After watching the clips, the presumably bewildered study participants were asked to answer a series of psychological survey questions designed to measure how much agency or experience they attributed to the robot in each video. In psychology, agency corresponds to perceived control and decision-making ability. Experience reflects whether something seems capable of feeling emotions like pain or joy. Unsurprisingly, participants rated the Japanese-speaking robot higher in agency and the crying baby higher in experience.

But then something counterintuitive happened. Having established that participants perceived the robot as having some kind of mind, the researchers asked whether they would hesitate or feel guilty about eating it. By and large, they didn’t seem to care. Participants were slightly more reluctant to eat the talking robot, but not by much. Guilt was a non-issue either way.

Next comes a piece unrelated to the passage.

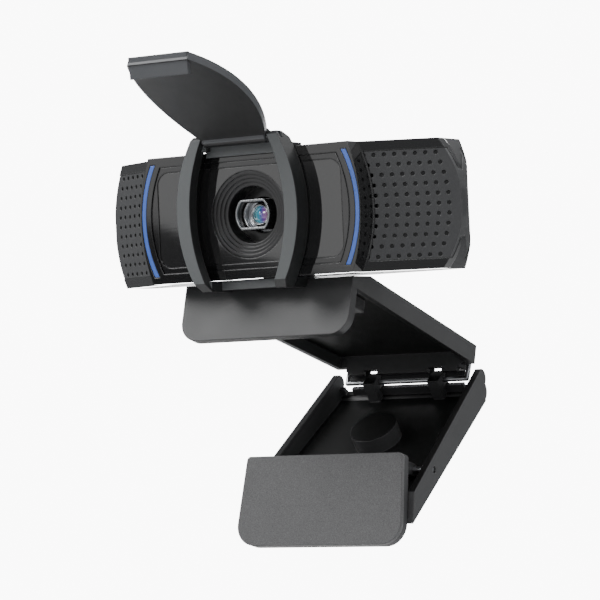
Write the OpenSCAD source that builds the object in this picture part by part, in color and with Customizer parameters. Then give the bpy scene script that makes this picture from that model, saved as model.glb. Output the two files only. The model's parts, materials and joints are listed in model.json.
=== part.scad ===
// Monitor-top webcam with a flip-up privacy shutter and a folding monitor clip.
// Millimetres, +Z up, the lens looks along -Y, +X is to the right of the lens.
// The origin is where the clip sits on a monitor: the middle of the seat pad's underside.

/* [Head] */
// Overall width of the camera head
head_w = 94; // [88:1:100]
// Overall height of the camera head
head_h = 29; // [28:0.5:31]
// How far the raised middle section stands out to each side
face_half_w = 29.3; // [28.8:0.1:29.6]
// How much the ends of the raised section bow out
face_bow = 2.6; // [2:0.1:3]
// Height of the gloss rails above and below the grilles
rail_h = 2.3; // [2:0.1:2.6]
// Wall thickness of the housings
wall = 1.5; // [1.2:0.1:1.8]

/* [Grilles] */
// Distance between holes
hole_pitch = 2.3; // [2.2:0.05:2.4]
// Diameter of each hole
hole_d = 0.95; // [0.7:0.05:1.2]
// Rows of holes
hole_rows = 11; // [9:1:11]
// Columns of holes
hole_cols = 8; // [6:1:8]

/* [Lens] */
// Radius of the outermost ring around the lens
ring_r = 9.9; // [9.5:0.1:10.2]
// Number of steps in the ring cone
ring_steps = 4; // [3:1:5]
// Radius of the front glass
glass_r = 1.7; // [1.4:0.1:1.9]

/* [Shutter] */
// Length of the flap from its hinge to its tip
flap_len = 34; // [33.6:0.1:34.4]
// How far the flap stands open, from hanging closed
flap_open = 118; // [100:1:125]
// Thickness of the flap
flap_t = 1.9; // [1.6:0.1:2]

/* [Clip] */
// Slope of the upper clip plate, down to the rear
clip_pitch = 17; // [16:0.5:18]
// Half width of the upper clip at its lip
clip_half_front = 22.4; // [22:0.1:22.8]
// Half width of the upper clip at its hinge
clip_half_rear = 19.2; // [19:0.1:19.5]
// How far the lip hangs below the clip's edges
lip_drop = 11.1; // [10:0.1:12]
// Slope of the leg, forward and down
leg_pitch = 35; // [34:0.5:36]
// Distance from the leg's hinge to its lower end
leg_len = 52; // [50:1:53]
// Lean of the foot, its bottom forward
foot_pitch = 14; // [13:0.5:15]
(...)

So, are humans ambivalent cannibals? #

Before you lose complete faith in humanity, a few major caveats are in order. While the researchers asked participants how they would feel about eating the seemingly alive robot, no one actually had to do it. Consuming it was all still theoretical. The sight and sounds of a gummy robot crying out in agony as it’s being scarfed down for lunch likely would elicit some sort of reaction.

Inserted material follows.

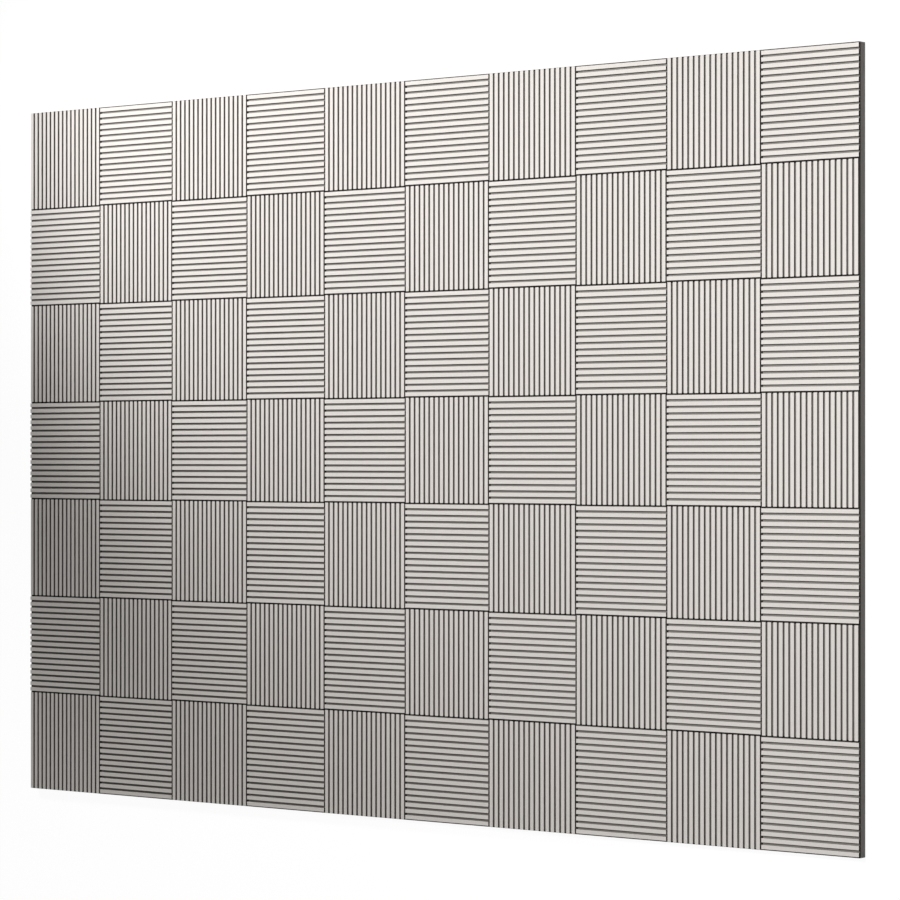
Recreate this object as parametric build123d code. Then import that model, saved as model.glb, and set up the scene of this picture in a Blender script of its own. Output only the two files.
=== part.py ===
from build123d import *
import os

# Ribbed plaster wall panel, cast as one slab. It lies on its back with the ribs upwards.
# Millimetres. X runs along the width, Y up the height as hung, Z out of the wall.
# The origin is at the middle of the flat back.

# Layout of the face: squares side by side, like a chequerboard
square_side = 120.0
columns = 10
rows = 7

# Section: a solid slab, and the relief that stands on it
slab_thickness = 9.8
groove_depth = 2.4
groove_width = 2.8  # across the mouth of a groove, at face level
rib_end_slope = 0.55  # how far the end of a rib leans back from the border of its square
ribs_per_square = 17

rib_pitch = square_side / ribs_per_square
face_height = slab_thickness + groove_depth


def groove_cutter(mouth):
    """A straight V groove along Y, its valley at slab level, run up past the face."""
    overrun = groove_depth
    half_mouth = mouth / 2 * (groove_depth + overrun) / groove_depth
    with BuildPart() as cutter:
        with BuildSketch(Plane.XZ):
            with BuildLine():
                Polyline(
                    (0, slab_thickness),
                    (half_mouth, face_height + overrun),
                    (-half_mouth, face_height + overrun),
                    close=True,
                )
            make_face()
        extrude(amount=square_side, both=True)
    return cutter.part


def ribbed_square():
    """One square with its ribs along Y. The first and last grooves fall on its borders,
    so half of each is cut here, and the ribs' ends slope down to the other two borders."""
    bottom_aligned = (Align.CENTER, Align.CENTER, Align.MIN)
    with BuildPart() as square:
        Box(square_side, square_side, face_height, align=bottom_aligned)
        with GridLocations(rib_pitch, 0, ribs_per_square + 1, 1):
            add(groove_cutter(groove_width), mode=Mode.SUBTRACT)
        with GridLocations(0, square_side, 1, 2):
            add(groove_cutter(2 * rib_end_slope), rotation=(0, 0, 90), mode=Mode.SUBTRACT)
    return square.part


def relief_panel():
    """All the squares, each turned a quarter against its neighbours, as one solid."""
    upright = ribbed_square()
    level = Rot(0, 0, 90) * upright
    cast = []
    for column in range(columns):
        for row in range(rows):
            x = (column - (columns - 1) / 2) * square_side
            y = ((rows - 1) / 2 - row) * square_side
            ribs = upright if (column + row) % 2 == 0 else level
            cast.append(Pos(x, y, 0) * ribs)
    return cast[0].fuse(*cast[1:]).clean()


os.makedirs("parts", exist_ok=True)
panel = relief_panel()
export_step(panel, "parts/relief_panel.step")
print("panel", panel.bounding_box().size, "solids", len(panel.solids()))
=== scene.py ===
import math

import bmesh
import bpy
from mathutils import Matrix, Vector


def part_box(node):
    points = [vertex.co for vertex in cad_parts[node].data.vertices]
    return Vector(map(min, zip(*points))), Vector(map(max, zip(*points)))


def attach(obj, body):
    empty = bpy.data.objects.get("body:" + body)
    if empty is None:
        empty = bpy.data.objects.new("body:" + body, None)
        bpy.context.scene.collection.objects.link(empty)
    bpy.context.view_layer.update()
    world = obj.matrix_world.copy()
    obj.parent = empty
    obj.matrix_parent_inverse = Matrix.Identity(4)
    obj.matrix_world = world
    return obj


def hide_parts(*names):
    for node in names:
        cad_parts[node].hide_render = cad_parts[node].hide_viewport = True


# Ribbed plaster wall panel lying on its back, seen from above and from the right.
# All sizes are in metres. X is the panel's width, Y its height as hung, Z comes out of its face.

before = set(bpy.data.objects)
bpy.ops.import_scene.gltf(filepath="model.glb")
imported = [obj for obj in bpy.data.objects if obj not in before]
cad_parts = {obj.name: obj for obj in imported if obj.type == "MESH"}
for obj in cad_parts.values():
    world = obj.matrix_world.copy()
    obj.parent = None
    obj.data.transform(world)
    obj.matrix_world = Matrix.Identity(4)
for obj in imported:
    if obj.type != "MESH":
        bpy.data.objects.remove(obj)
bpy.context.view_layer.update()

panelNode = "relief_panel"
panelLow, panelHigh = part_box(panelNode)
bpy.context.scene.view_settings.view_transform = "Standard"
print("frame loaded, panel box", tuple(panelLow), tuple(panelHigh))


# Camera: level with the panel's middle row, well to its right

cameraView = {
    "place": (2.4311, -0.0054, 3.02),
    "yaw": 38.1885,     # degrees, turned to the left of straight down
    "pitch": 0.0838,    # degrees, raised towards the panel's top
    "lens": 136.14,     # mm
    "sensor": 36.0,     # mm, across the picture
}


def addCamera(view):
    yaw, pitch = math.radians(view["yaw"]), math.radians(view["pitch"])
    right = Vector((math.cos(yaw), 0, -math.sin(yaw)))
    level = Vector((-math.sin(yaw), 0, -math.cos(yaw)))
    ahead = level * math.cos(pitch) + Vector((0, math.sin(pitch), 0))
    turn = Matrix((right, right.cross(ahead), -ahead)).transposed()
    data = bpy.data.cameras.new("photoCamera")
    data.lens = view["lens"]
    data.sensor_width = view["sensor"]
    camera = bpy.data.objects.new("photoCamera", data)
    camera.matrix_world = Matrix.Translation(view["place"]) @ turn.to_4x4()
    bpy.context.scene.collection.objects.link(camera)
    bpy.context.scene.camera = camera


addCamera(cameraView)
print("camera placed")


# Shader nodes: helpers for the sky, the floor and the plaster

def newNode(tree, kind, **settings):
    made = tree.nodes.new(kind)
    for name, value in settings.items():
        setattr(made, name, value)
    return made


def setSockets(made, **values):
    for name, value in values.items():
        made.inputs[name.replace("_", " ")].default_value = value
    return made


def mathNode(tree, operation, first, second):
    made = newNode(tree, "ShaderNodeMath", operation=operation)
    for socket, value in zip(made.inputs, (first, second)):
        if isinstance(value, (int, float)):
            socket.default_value = value
        else:
            tree.links.new(value, socket)
    return made.outputs[0]


def rangeOf(tree, value, fromLow, fromHigh, toLow, toHigh):
    made = newNode(tree, "ShaderNodeMapRange")
    setSockets(made, From_Min=fromLow, From_Max=fromHigh, To_Min=toLow, To_Max=toHigh)
    tree.links.new(value, made.inputs["Value"])
    return made.outputs["Result"]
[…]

Maybe more importantly, none of the participants were physically in the room with the robot. The researchers note that conducting the experiment entirely online was a practical decision made to secure a large enough sample size. While understandable, it is a limitation to a study whose central question involves something as inherently physical and visceral as eating. A far more illuminating experiment would be asking participants to observe the robot in person, take a bite out of it, and then give their post-mortem.

Interestingly, something along those lines has already been done with this same robot. A separate 2024 paper introduced the edible robot and used it to explore the psychology of eating things that are still moving. The practice is common enough in Japan to have its own word: odorigui or “dance-eating.” In that experiment, 16 Osaka University students were asked to pop the edible robot in their mouth while it was still moving and let it dance around for 10 seconds before chomping down. When asked how they felt afterward, participants tended to feel more guilty about eating it the more the robot moved.

The key difference between the robot in that study and the more recent one is the introduction of vocalization and the addition of arms and eyes to make it seem more lifelike. But those additions only go so far when they are muted by the detached sterility of a computer screen.

Still, the researchers are optimistic they are onto something with the very unique little robot. Future versions could potentially be expanded to represent a broader range of animals, possibly opening the door to exploring the psychology and ethics of why some people and cultures refuse to eat creatures that others find perfectly acceptable. It could also be used to examine human attitudes toward novel foods like lab-grown meat and gene-edited fungi, which are being pitched as possible solutions to food shortages as global populations and appetites grow.